The two watchmen have spent many summers caring for K’yuusda, and take us to see the many distinctive, and sometimes enormous, da’áay house pits that dot the site. Each da’áay was dug in a single day, after which it could not be deepened. Because of this law, the depth and breadth of a house pit is a sign of a family’s influence. Greater influence brings more helpers, deepening the da’áay. Some of the da’áay at K’yuusda appear big enough to fit a house inside, let alone around them.
We skirt below the crumbling monumental beams that once supported these massive cedar houses. On the fringes of the pits, these beams still seem to mark a boundary, like each house still has an ‘inside’ and an ‘outside’, and to step within the thresh hold would disturb the home’s family members. Their memories are still palpable, and at the western edge of the village, one family’s crests are vividly depicted. At over one hundred years old, the three gin gy’aa.angs stand strong in a line together.
Walking still further west, past K’yuusda’s edge, we pass mysterious petroglyphs carved in stone that mark the way to the village of Yaakw. This village also derives its name from a Tlingit word, meaning ‘canoe’. Here the village’s gin gy’aa.angs are returning to the soil. A Hawk pole now lays face down, nuzzling the earth. Without touching it, Jaalen tucks himself beneath it to glean what knowledge he can from its fading memory. The young carver, fashions poles like this, and is careful to study every old carving that he can.

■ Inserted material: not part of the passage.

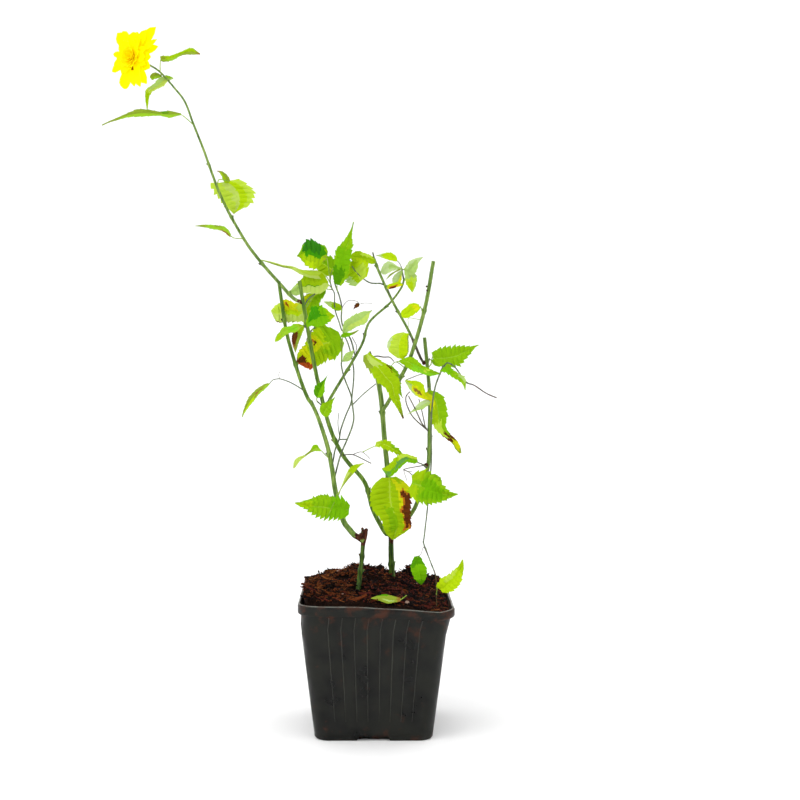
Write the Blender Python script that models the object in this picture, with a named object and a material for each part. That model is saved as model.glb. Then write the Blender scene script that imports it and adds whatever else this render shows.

As the day’s last light grows tired, we lapse into silence and saunter back towards the longhouse at K’yuusda. Among the hemlocks and pines, memories of Haida ancestors seem more vivid in the dark. Ahead of us the warm lights of the longhouse glow invitingly. The crew seems relieved that darkness has ended the day’s travels and are happy to find that the Watchmen have thoughtfully prepared hot tea and soup. But instead of relaxing everyone gathers around the table to pour over the riddles our elders have left us, untangling the words of old worlds, stretching back to places well remembered and times newly imagined.